The anime character type that gets on my nerves every time is the “Jealous Bully”.  Most shoujo-romance series have these bullies in abundance, especially those in the “school life” genre.  They are the girls who antagonize the female protagonist just because they’re jealous of the attention the hot and popular guy gives her.  What a shallow reason.  I think this is why I don’t often watch shoujo anime.  I just can’t stand these shallow bullies.

Look at those evil expressions
Look at those evil expressions

I mean, don’t you have pride?  You turn into a bitch because of a guy?  Ugh.  Irritates me so much.  For those of  you who are like these anime characters in real life, get a grip on yourselves.  There are plenty of guys in the world.  There are approximately 7 billion people on Earth right now, for goodness’ sake!  And about half of them are guys, so why focus on a single guy who doesn’t even pay you any attention?

Kurumi from Kimi ni Todoke (君に届け) by Shiina Karuho (椎名軽穂) is an example of a typical shoujo-romance jealous bully.  She gives off the impression of being a cute and friendly girl.

Look at me. I'm so kind, aren't I?
Look at me.
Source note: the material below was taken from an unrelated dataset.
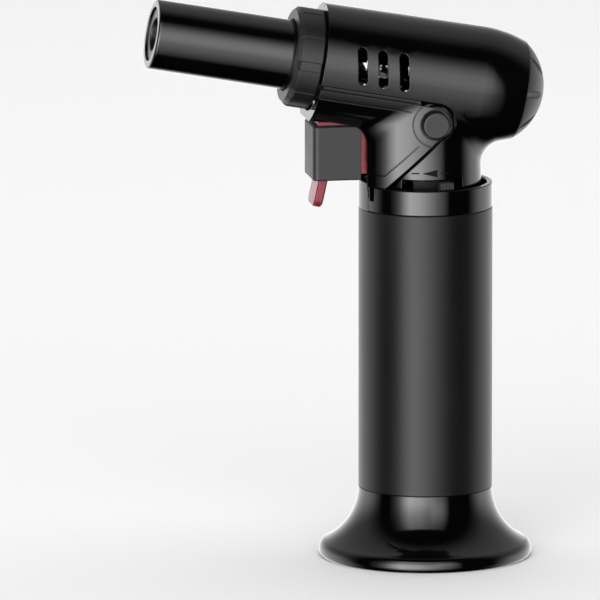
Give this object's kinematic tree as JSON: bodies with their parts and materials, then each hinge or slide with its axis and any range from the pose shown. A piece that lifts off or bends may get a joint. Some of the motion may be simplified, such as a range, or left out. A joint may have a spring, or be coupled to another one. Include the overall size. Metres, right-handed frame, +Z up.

I’m so nice, aren’t I?

As a result, Kurumi easily deceives the main protagonist Sawako by befriending her.  In truth, however, she was the mastermind behind the massive school rumours slandering Sawako and her friends.  Kurumi also sabotages Kazehaya’s efforts to be alone with Sawako, consequently doing her best to spend as much time with him as possible to give Sawako the impression that she and Kazehaya are close.  In short, she is a jealous, double-faced back-stabber.

real-kurumi-kimi ni todoke
This is the real me.

I absolutely despised her.  I would have continued on hating Kurumi throughout the series, if it wasn’t for the strength of Sawako, the main protagonist.  If jealous bullies get on my nerves, weak protagonists who let bullies antagonize them frustrate me.  I’m so glad that Sawako isn’t weak.  Yes, she’s awkward and a crybaby, but she’ll stand her ground against these bullies.  I think this is one of the reasons why I warmed to Kurumi’s character as the series goes on.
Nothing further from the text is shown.